The KEEP program gathers together seven to 10 foster parents for weekly sessions at the Oregon Social Learning Center in Eugene, where trained facilitators address the specific circumstances and priorities of caregivers and children. The goal of the program is to prevent foster placement severance and improve reunification rates with kinship families while reducing behavioral and emotional challenges.

Along with all the support groups and classes in Oregon, parents may rely on help from developmental pediatricians and psychiatrists who can identify anxiety, depression, attention deficit hyperactivity disorder (ADHD), and learning disabilities. They may prescribe medication, a choice that Early Childhood CARES’ Kathy McGrew and the Meyers embrace with practical enthusiasm.

“They need a way to stabilize their sensory systems,” McGrew says, “so they can learn.”

LOVE BRINGS US HOME

In their finished basement decorated with rows of family photos, Jennifer and Naomi Meyer gather together their community of foster, adoptive, and birth families in mid-October to create “Bags of Love” for babies entering foster care.

“In this season of thankfulness and social action,” reads their Facebook invitation to the event, “our family is looking for ways to band together with other families to impact our community. We are hoping that a project like this will bring our friends’ families together with a purpose and will allow us time to pause and think about a world bigger than ourselves.”

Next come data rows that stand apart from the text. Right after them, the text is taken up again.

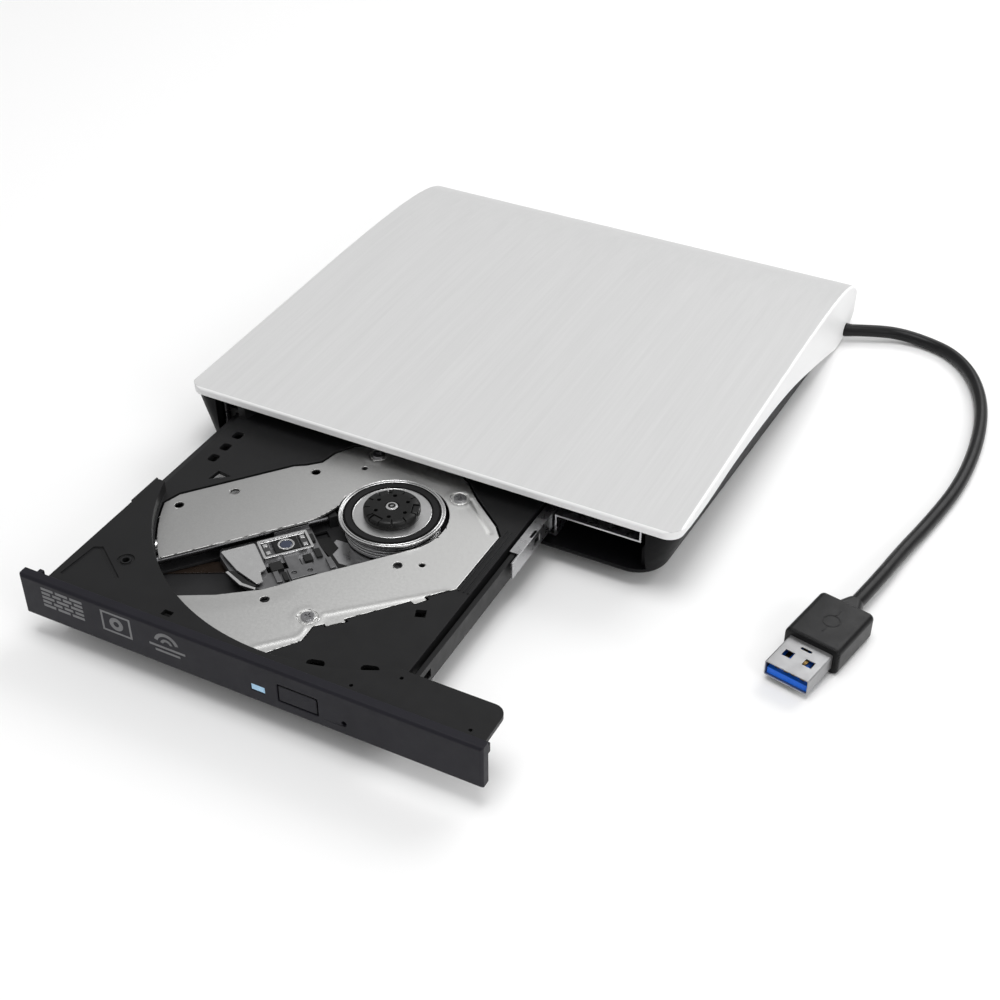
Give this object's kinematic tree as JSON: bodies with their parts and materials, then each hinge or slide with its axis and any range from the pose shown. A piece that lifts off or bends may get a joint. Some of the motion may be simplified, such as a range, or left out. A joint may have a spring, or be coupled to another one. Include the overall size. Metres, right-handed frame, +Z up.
{
  "type": "external optical drive",
  "caption": "Slim external optical disc drive with its disc tray partly open, a wedge-shaped two-part case and a short captive USB cable.",
  "frame": {"origin": "on the table, under the middle of the box of the enclosure and the open tray together, without the free cable and its plug", "axes": "+X to the right seen from the front, +Y from the tray's bezel to the rear of the enclosure, +Z up"},
  "size_m": [0.2029, 0.2346, 0.0231],
  "materials": {
    "amber_flex": "film",
    "bezel_black": "fine grain",
    "black_shell": "fine texture",
    "black_tray": "smooth satin",
    "bright_steel": "polished",
    "cable_rubber": "satin",
    "chip_black": "moulded",
    "connector_black": "moulded",
    "copper_stator": "enamelled windings",
    "damper_rubber": "matte",
    "dark_sheet": "black coated sheet",
    "deck_steel": "satin pressed sheet",
    "feet_rubber": "matte",
    "gold_contacts": "gold plated",
    "green_board": "solder mask",
    "holder_black": "moulded",
    "insert_blue": "moulded",
    "led_white": "translucent",
    "lens_glass": "coated",
    "light_grey_cover": "white moulding, its top finely brushed satin light grey",
    "magnet_grey": "sintered",
    "plug_black": "satin",
    "ring_rubber": "matte",
    "rotor_steel": "drawn, dark",
    "screw_steel": "machined",
    "shell_steel": "bright nickel",
    "sled_alloy": "die cast",
    "table_black": "smooth",
    "table_steel": "turned, bright rim",
    "white_nylon": "moulded",
    "zinc_steel": "satin, zinc plated"
  },
  "bodies": {
    "enclosure": {"top_cover": "light_grey_cover", "bottom_cover": "black_shell", "rubber_feet": "feet_rubber", "cover_screws": "screw_steel", "drive_chassis": "zinc_steel", "drive_top_plate": "zinc_steel", "main_board": "green_board", "main_board_chips": "chip_black", "flex_cable": "amber_flex", "drive_connector": "connector_black", "bridge_board": "green_board", "bridge_chips": "chip_black", "rail_guides": "connector_black", "cable_gland": "cable_rubber", "usb_cable": "cable_rubber", "plug_strain_relief": "cable_rubber", "usb_plug_body": "plug_black", "usb_plug_shell": "shell_steel", "usb_plug_insert": "insert_blue", "usb_plug_contacts": "gold_contacts"},
    "slide_rails": {"left_slide_rail": "dark_sheet", "right_slide_rail": "zinc_steel"},
    "tray_unit": {"tray": "black_tray", "tray_under_cover": "dark_sheet", "tray_screws": "screw_steel", "bezel": "bezel_black", "led_window": "led_white", "front_board": "green_board", "eject_switch": "connector_black", "latch_solenoid": "copper_stator", "deck_plate": "deck_steel", "deck_screws": "screw_steel", "rubber_dampers": "damper_rubber", "traverse_frame": "dark_sheet", "main_guide_rod": "bright_steel", "sub_guide_rod": "bright_steel", "sled_motor": "bright_steel", "pickup_flex": "amber_flex", "spindle_stator": "copper_stator"},
    "spindle": {"spindle_rotor": "rotor_steel", "rotor_magnet": "magnet_grey", "spindle_shaft": "bright_steel", "turntable": "table_steel", "turntable_ring": "ring_rubber", "disc_chuck": "table_black", "chuck_claws": "holder_black"},
    "pickup_sled": {"sled_base": "sled_alloy", "sled_shield": "bright_steel", "actuator_yoke": "bright_steel", "actuator_magnets": "magnet_grey", "laser_holder": "sled_alloy", "screw_follower": "white_nylon"},
    "lens": {"lens_holder": "holder_black", "objective_lens": "lens_glass"},
    "lead_screw": {"lead_screw": "bright_steel"},
    "eject_button": {"eject_button": "bezel_black"},
    "latch": {"latch_lever": "white_nylon"}
  },
  "joints": [
    {"name": "tray_slide", "type": "slide", "parent": "enclosure", "child": "tray_unit", "axis": [0, -1, 0], "range_m": [-0.0835, 0.045]},
    {"name": "rail_slide", "type": "slide", "parent": "enclosure", "child": "slide_rails", "axis": [0, -1, 0], "range_m": [-0.0502, 0.0271]},
    {"name": "spindle_spin", "type": "hinge", "parent": "tray_unit", "child": "spindle", "pos_m": [0.002, -0.05125, 0.0161], "axis": [0, 0, 1], "continuous": true},
    {"name": "pickup_travel", "type": "slide", "parent": "tray_unit", "child": "pickup_sled", "axis": [-0.6494, -0.7604, 0], "range_m": [-0.0045, 0.029]},
    {"name": "lead_screw_turn", "type": "hinge", "parent": "tray_unit", "child": "lead_screw", "pos_m": [-0.0091, -0.04177, 0.012], "axis": [-0.6494, -0.7604, 0], "range_deg": [-560, 3500]},
    {"name": "lens_focus", "type": "slide", "parent": "pickup_sled", "child": "lens", "axis": [0, 0, 1], "range_m": [-0.0003, 0.0003], "stiffness_N_per_m": 40},
    {"name": "eject_button_press", "type": "slide", "parent": "tray_unit", "child": "eject_button", "axis": [0, 1, 0], "range_m": [0, 0.0006], "stiffness_N_per_m": 400, "springref_m": -0.0005},
    {"name": "latch_swing", "type": "hinge", "parent": "tray_unit", "child": "latch", "pos_m": [0.0305, -0.09525, 0.0109], "axis": [0, 0, -1], "range_deg": [0, 8], "stiffness_Nm_per_rad": 0.02, "springref_deg": -2.86}
  ],
  "couplings": [
    {"joint": "rail_slide", "follows": "tray_slide", "ratio": 0.6},
    {"joint": "lead_screw_turn", "follows": "pickup_travel", "rad_per_m": 2094.4}
  ]
}
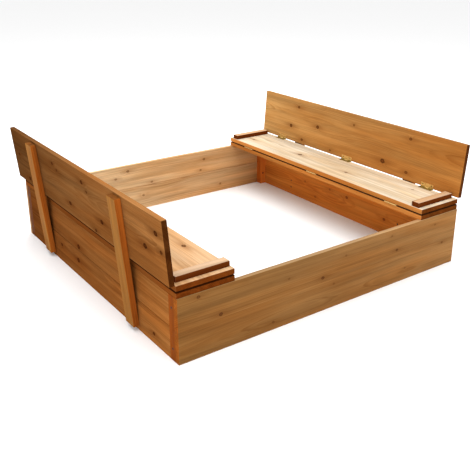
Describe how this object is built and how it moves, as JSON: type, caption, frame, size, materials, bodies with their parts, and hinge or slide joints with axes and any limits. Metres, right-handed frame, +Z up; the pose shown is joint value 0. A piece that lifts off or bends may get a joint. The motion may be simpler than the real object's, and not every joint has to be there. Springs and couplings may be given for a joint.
{
  "type": "sandbox with folding cover",
  "caption": "Square wooden sandbox without a floor, whose hinged cover folds back into bench seats with leaning backrests and closes flat over the sand.",
  "frame": {"origin": "on the ground, under the middle of the box", "axes": "+Z up, +X across the two benches, +Y along them"},
  "size_m": [1.3118, 1.2, 0.4535],
  "materials": {
    "wall_wood": "clear-stained fir, sawn and planed",
    "post_wood": "clear-stained fir",
    "seat_wood": "clear-stained fir, planed",
    "back_wood": "clear-stained fir, planed",
    "cleat_wood": "clear-stained fir, planed",
    "slat_wood": "clear-stained fir, planed",
    "hinge_brass": "brass-plated steel, satin",
    "screw_steel": "bronze-coloured zinc plating"
  },
  "bodies": {
    "frame": {"back_left_post": "post_wood", "back_right_post": "post_wood", "back_wall_lower_board": "wall_wood", "back_wall_upper_board": "wall_wood", "corner_screws": "screw_steel", "fixed_panel_screws": "screw_steel", "front_left_post": "post_wood", "front_right_post": "post_wood", "front_wall_lower_board": "wall_wood", "front_wall_upper_board": "wall_wood", "left_back_slat": "slat_wood", "left_fixed_panel": "seat_wood", "left_fold_fixed_leaves": "hinge_brass", "left_fold_fixed_screws": "screw_steel", "left_fold_pins": "hinge_brass", "left_front_slat": "slat_wood", "left_wall_lower_board": "wall_wood", "left_wall_upper_board": "wall_wood", "right_back_slat": "slat_wood", "right_fixed_panel": "seat_wood", "right_fold_fixed_leaves": "hinge_brass", "right_fold_fixed_screws": "screw_steel", "right_fold_pins": "hinge_brass", "right_front_slat": "slat_wood", "right_wall_lower_board": "wall_wood", "right_wall_upper_board": "wall_wood", "slat_screws": "screw_steel", "wall_screws": "screw_steel"},
    "left_seat": {"left_back_cleat": "cleat_wood", "left_cleat_screws": "screw_steel", "left_fold_seat_leaves": "hinge_brass", "left_fold_seat_screws": "screw_steel", "left_front_cleat": "cleat_wood", "left_recline_pins": "hinge_brass", "left_recline_seat_leaves": "hinge_brass", "left_recline_seat_screws": "screw_steel", "left_seat_panel": "seat_wood"},
    "left_back": {"left_backrest": "back_wood", "left_recline_back_leaves": "hinge_brass", "left_recline_back_screws": "screw_steel"},
    "right_seat": {"right_back_cleat": "cleat_wood", "right_cleat_screws": "screw_steel", "right_fold_seat_leaves": "hinge_brass", "right_fold_seat_screws": "screw_steel", "right_front_cleat": "cleat_wood", "right_recline_pins": "hinge_brass", "right_recline_seat_leaves": "hinge_brass", "right_recline_seat_screws": "screw_steel", "right_seat_panel": "seat_wood"},
    "right_back": {"right_backrest": "back_wood", "right_recline_back_leaves": "hinge_brass", "right_recline_back_screws": "screw_steel"}
  },
  "joints": [
    {"name": "left_seat_fold", "type": "hinge", "parent": "frame", "child": "left_seat", "pos_m": [-0.402, 0, 0.23195], "axis": [0, 1, 0], "range_deg": [0, 180]},
    {"name": "left_back_fold", "type": "hinge", "parent": "left_seat", "child": "left_back", "pos_m": [-0.601, 0, 0.2529], "axis": [0, -1, 0], "range_deg": [0, 85.19]},
    {"name": "right_seat_fold", "type": "hinge", "parent": "frame", "child": "right_seat", "pos_m": [0.402, 0, 0.23195], "axis": [0, -1, 0], "range_deg": [0, 180]},
    {"name": "right_back_fold", "type": "hinge", "parent": "right_seat", "child": "right_back", "pos_m": [0.601, 0, 0.2529], "axis": [0, 1, 0], "range_deg": [0, 85.19]}
  ],
  "couplings": [
    {"joint": "left_back_fold", "follows": "left_seat_fold", "ratio": 0.47326},
    {"joint": "right_back_fold", "follows": "right_seat_fold", "ratio": 0.47326}
  ]
}
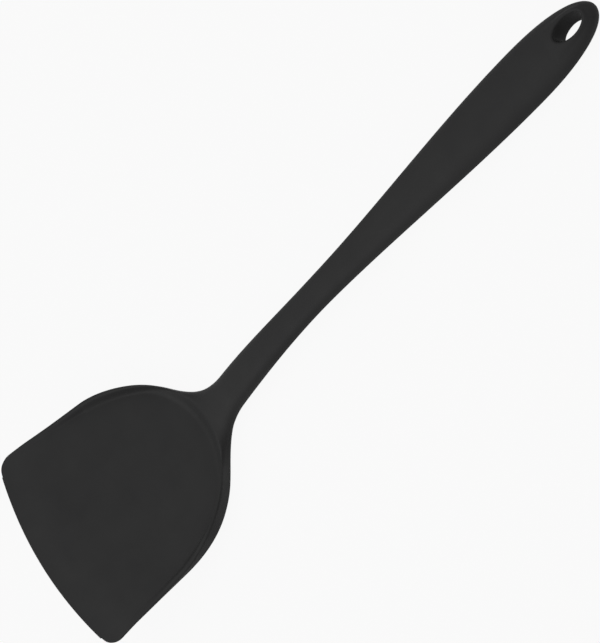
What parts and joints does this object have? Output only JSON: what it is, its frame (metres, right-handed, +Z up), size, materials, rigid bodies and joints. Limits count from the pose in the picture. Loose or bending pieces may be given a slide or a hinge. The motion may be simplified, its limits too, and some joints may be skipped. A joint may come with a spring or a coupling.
{
  "type": "wok spatula",
  "caption": "One-piece silicone wok spatula: dished, fan-shaped blade with raised side and back walls, bent neck, slim shaft and a widening grip with an oval hanging hole.",
  "frame": {"origin": "centre of the bounding box's underside, on the table that the spatula lies on", "axes": "+X from the blade's leading edge to the tip of the handle, +Y across the blade, +Z up, out of the dish"},
  "size_m": [0.3204, 0.0908, 0.027],
  "materials": {
    "silicone": "satin",
    "nylon": "as moulded",
    "steel": "rolled strip"
  },
  "bodies": {
    "root": {"silicone_skin": "silicone", "nylon_core": "nylon", "steel_spine": "steel"}
  },
  "joints": []
}
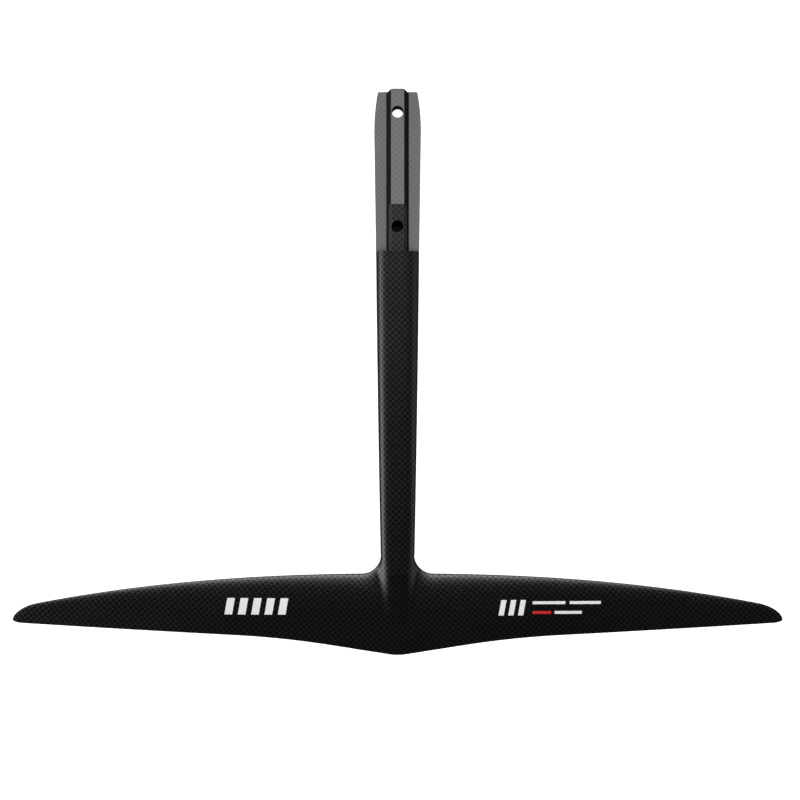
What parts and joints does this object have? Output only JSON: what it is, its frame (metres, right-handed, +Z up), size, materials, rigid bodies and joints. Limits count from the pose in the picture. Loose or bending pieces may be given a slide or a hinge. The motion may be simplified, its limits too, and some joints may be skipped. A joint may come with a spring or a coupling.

Adults and children arrive bearing packages of diapers and pacifiers, receiving blankets, warm outfits, bottles, and other essentials to place in colorful drawstring sacks created by the local nonprofit, Bags of Love. Parents stand on one side of the table to assist kids filing past on the other side. Small hands select bright quilts and burp cloths, hair ribbons and rattles to drop into open bags. Voices exclaim over handmade teddy bears and board books.

When they’re finished assembling, they move to a smaller table in the corner near the playroom. On it, squares of colored paper and crayons, plus a prototype of a personalized card for each baby that the Meyers and their children will slip into each bag.

First, a round smiling face. And below, these crayoned words:

Somebody cares about you.

—By Melissa Hart

Melissa Hart is the author of Wild Within: How Rescuing Owls Inspired a Family (Lyons, 2014) and Avenging the Owl (Sky Pony, April 2016). She teaches nonfiction writing for Whidbey Island MFA Program.